Exercise task → Repeat, please, only the lines from the top of the data down to the line with "comes to rest."; include both of those lines.

Given data →

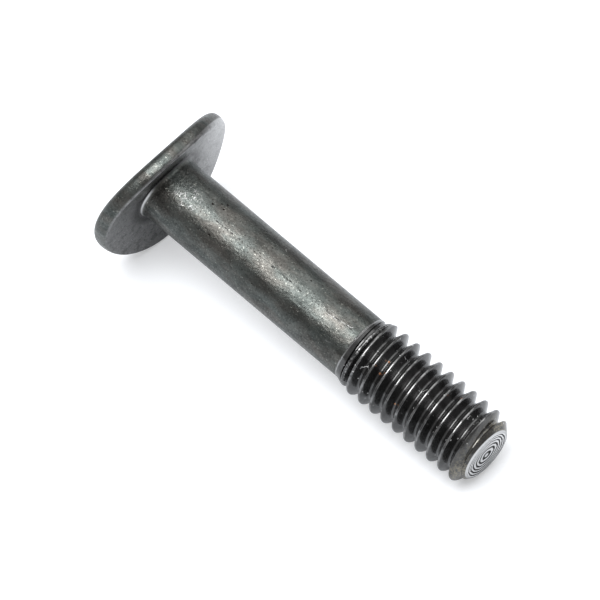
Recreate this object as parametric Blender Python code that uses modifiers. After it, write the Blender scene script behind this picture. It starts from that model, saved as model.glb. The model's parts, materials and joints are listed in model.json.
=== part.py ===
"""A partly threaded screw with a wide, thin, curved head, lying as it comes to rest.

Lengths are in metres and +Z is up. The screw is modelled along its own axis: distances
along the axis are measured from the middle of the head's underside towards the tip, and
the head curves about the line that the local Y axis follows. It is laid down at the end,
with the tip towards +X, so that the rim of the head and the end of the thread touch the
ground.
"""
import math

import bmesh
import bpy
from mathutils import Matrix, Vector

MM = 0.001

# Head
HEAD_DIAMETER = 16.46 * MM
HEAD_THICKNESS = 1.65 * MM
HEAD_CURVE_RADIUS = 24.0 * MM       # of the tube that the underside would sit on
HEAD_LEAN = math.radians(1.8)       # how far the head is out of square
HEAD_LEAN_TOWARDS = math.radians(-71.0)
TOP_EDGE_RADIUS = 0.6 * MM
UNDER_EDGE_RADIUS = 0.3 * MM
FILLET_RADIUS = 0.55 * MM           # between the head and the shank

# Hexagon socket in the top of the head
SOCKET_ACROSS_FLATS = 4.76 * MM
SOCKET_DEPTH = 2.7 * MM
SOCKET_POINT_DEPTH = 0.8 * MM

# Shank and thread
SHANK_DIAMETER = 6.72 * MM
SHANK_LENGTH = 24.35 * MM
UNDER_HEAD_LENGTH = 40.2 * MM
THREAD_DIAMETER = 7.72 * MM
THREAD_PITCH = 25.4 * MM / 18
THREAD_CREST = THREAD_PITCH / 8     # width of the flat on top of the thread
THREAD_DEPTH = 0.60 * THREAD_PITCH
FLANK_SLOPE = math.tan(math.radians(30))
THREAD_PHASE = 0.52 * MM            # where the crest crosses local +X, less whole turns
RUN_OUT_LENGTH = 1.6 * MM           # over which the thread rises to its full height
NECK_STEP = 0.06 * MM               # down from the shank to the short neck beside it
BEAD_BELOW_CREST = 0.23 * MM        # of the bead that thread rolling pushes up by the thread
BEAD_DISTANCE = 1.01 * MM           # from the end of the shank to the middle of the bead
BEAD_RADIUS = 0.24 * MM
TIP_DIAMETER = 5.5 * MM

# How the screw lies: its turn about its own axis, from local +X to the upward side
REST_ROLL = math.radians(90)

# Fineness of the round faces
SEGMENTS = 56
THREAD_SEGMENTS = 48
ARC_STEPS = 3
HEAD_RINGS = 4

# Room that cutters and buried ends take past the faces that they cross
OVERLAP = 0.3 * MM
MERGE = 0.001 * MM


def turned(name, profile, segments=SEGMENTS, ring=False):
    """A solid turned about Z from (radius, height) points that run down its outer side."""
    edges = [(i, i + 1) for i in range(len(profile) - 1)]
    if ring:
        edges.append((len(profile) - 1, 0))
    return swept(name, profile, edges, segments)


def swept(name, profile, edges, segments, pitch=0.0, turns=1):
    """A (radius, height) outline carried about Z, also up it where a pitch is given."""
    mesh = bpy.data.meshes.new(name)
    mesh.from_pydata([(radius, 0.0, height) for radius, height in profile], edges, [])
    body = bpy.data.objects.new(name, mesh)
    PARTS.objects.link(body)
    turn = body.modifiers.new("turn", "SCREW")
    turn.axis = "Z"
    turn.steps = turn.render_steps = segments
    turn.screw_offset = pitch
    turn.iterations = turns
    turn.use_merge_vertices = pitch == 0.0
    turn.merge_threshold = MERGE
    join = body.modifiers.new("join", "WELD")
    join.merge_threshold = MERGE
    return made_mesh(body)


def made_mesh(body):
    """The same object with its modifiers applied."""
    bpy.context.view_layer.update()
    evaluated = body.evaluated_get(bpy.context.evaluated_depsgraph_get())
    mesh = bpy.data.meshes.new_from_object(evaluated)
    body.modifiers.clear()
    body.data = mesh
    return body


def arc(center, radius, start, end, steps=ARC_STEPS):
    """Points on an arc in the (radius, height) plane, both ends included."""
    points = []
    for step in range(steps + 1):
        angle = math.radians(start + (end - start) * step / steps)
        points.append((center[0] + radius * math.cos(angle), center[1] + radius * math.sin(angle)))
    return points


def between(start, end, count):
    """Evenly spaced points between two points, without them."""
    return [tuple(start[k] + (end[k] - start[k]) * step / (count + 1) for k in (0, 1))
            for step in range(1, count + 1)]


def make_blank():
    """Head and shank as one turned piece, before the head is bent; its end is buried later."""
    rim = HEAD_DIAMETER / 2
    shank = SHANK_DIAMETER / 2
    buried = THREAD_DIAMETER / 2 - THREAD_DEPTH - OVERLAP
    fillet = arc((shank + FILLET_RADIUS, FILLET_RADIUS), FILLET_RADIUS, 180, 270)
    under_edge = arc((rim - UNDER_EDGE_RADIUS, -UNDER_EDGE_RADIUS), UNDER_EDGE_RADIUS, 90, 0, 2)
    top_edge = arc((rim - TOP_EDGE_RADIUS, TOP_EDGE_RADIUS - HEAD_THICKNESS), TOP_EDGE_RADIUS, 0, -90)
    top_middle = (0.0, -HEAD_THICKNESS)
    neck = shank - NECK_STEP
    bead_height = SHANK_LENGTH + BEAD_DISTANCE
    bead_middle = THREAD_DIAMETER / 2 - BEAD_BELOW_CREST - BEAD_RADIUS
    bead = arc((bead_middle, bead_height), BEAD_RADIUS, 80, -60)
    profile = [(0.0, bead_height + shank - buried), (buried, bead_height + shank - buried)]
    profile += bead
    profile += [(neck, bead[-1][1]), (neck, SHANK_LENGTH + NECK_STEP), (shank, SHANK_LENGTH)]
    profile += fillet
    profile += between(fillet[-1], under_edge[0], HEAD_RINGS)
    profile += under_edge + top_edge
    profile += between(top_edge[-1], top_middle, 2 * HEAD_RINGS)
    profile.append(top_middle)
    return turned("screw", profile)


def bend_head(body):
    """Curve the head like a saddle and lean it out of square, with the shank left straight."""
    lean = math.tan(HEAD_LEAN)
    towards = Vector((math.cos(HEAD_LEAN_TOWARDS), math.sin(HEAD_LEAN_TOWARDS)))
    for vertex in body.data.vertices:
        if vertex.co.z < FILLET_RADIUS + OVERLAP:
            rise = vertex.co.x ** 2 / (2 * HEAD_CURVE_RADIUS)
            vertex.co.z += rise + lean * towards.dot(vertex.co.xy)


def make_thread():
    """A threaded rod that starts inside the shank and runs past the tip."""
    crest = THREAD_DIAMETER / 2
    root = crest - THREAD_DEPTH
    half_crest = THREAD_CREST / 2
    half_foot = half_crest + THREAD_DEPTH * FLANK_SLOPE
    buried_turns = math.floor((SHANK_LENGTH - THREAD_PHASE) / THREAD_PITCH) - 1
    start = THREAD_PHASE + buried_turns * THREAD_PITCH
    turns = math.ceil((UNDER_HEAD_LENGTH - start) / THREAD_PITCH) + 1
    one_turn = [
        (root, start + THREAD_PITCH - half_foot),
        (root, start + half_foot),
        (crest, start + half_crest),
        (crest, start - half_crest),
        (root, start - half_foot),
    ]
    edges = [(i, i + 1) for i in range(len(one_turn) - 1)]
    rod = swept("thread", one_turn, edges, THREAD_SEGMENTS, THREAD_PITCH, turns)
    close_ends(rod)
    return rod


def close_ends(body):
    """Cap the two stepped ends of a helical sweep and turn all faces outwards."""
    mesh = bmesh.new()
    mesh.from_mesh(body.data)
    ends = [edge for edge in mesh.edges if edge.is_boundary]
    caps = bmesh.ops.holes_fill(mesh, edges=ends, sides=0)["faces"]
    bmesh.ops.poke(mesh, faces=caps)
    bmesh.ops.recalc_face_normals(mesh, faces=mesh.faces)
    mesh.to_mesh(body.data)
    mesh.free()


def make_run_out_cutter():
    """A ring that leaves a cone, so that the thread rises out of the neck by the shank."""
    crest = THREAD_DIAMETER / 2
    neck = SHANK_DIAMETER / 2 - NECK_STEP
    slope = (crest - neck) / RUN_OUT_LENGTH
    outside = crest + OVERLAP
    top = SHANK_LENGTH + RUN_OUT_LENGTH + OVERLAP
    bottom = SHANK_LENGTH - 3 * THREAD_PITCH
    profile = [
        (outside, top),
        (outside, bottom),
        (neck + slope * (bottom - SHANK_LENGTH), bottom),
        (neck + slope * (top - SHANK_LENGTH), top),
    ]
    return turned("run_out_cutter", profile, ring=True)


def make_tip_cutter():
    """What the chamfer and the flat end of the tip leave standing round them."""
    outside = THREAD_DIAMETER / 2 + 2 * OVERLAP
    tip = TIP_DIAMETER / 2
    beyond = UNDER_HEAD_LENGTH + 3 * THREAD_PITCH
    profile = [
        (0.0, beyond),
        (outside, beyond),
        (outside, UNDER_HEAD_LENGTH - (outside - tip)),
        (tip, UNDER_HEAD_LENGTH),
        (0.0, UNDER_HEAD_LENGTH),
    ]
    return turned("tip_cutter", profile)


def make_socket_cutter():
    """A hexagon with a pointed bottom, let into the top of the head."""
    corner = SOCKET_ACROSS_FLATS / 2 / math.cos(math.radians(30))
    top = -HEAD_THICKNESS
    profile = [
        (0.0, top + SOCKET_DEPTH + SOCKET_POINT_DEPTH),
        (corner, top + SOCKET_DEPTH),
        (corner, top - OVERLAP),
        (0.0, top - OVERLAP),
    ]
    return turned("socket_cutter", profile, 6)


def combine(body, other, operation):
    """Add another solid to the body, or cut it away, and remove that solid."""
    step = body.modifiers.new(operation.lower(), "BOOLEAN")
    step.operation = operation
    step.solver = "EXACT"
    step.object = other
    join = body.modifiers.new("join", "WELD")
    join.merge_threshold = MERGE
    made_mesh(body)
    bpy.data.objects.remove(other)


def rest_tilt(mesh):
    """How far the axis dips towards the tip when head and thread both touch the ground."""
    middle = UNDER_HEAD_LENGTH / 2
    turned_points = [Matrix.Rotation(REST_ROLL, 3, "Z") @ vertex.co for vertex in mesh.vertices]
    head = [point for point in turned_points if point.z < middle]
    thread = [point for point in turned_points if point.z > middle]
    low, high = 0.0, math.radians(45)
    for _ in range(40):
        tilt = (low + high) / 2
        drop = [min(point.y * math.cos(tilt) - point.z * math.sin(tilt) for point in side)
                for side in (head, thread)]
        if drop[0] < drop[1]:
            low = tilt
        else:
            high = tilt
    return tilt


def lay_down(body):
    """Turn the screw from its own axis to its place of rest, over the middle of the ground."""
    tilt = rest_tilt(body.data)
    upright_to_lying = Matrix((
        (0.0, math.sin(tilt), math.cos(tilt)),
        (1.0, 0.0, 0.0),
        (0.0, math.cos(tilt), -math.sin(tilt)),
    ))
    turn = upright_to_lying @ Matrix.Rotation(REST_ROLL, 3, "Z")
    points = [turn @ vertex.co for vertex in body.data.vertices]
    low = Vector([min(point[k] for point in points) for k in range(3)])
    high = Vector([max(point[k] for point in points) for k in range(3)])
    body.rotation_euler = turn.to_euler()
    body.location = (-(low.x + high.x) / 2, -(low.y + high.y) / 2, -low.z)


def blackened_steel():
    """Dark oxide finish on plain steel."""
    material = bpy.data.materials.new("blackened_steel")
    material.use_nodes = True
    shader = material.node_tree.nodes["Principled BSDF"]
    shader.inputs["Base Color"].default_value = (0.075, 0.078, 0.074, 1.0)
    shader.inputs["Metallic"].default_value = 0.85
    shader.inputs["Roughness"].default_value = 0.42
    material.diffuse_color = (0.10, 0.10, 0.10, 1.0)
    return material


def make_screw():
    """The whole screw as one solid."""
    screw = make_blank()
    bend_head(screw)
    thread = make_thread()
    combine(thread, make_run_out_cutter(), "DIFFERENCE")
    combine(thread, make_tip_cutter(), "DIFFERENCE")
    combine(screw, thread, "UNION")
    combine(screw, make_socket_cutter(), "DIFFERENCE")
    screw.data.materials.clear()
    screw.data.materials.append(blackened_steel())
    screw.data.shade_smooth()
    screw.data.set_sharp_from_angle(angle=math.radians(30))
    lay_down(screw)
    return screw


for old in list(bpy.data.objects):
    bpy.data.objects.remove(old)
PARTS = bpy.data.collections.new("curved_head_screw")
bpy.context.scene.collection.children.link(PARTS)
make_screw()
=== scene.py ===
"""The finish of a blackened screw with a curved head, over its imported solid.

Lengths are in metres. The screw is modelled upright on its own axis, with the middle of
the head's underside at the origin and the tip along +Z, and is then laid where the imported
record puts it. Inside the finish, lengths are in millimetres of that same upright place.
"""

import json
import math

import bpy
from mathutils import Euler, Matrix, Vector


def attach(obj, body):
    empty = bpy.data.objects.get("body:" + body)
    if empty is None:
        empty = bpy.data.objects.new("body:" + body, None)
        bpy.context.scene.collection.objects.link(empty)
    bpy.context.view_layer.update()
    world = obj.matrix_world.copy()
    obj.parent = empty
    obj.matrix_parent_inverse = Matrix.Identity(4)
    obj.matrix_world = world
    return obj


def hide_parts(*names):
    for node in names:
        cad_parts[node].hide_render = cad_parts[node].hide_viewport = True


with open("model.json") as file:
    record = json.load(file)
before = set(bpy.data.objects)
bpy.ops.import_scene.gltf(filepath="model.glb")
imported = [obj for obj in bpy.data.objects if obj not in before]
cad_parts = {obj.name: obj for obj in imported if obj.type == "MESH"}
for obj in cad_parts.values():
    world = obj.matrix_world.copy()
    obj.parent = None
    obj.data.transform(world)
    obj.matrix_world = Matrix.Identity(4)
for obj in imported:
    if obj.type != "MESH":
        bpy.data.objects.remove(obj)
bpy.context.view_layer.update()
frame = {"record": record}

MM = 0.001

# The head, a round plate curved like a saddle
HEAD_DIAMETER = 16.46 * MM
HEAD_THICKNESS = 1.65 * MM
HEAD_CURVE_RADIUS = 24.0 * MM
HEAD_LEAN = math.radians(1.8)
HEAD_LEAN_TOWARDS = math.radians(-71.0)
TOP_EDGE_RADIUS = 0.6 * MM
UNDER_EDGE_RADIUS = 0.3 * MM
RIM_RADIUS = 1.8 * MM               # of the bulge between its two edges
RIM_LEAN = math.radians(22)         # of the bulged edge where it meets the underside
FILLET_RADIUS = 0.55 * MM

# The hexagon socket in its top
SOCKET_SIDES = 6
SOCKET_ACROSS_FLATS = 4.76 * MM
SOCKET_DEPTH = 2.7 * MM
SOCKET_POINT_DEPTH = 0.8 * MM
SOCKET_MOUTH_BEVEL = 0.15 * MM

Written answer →
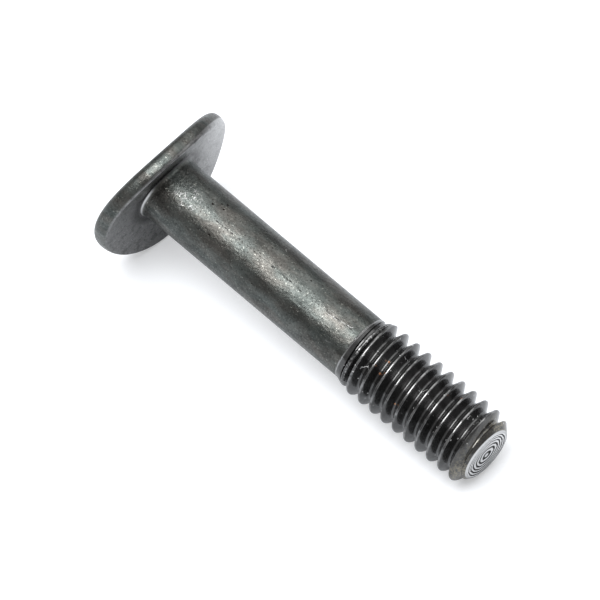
Recreate this object as parametric Blender Python code that uses modifiers. After it, write the Blender scene script behind this picture. It starts from that model, saved as model.glb. The model's parts, materials and joints are listed in model.json.
=== part.py ===
"""A partly threaded screw with a wide, thin, curved head, lying as it comes to rest.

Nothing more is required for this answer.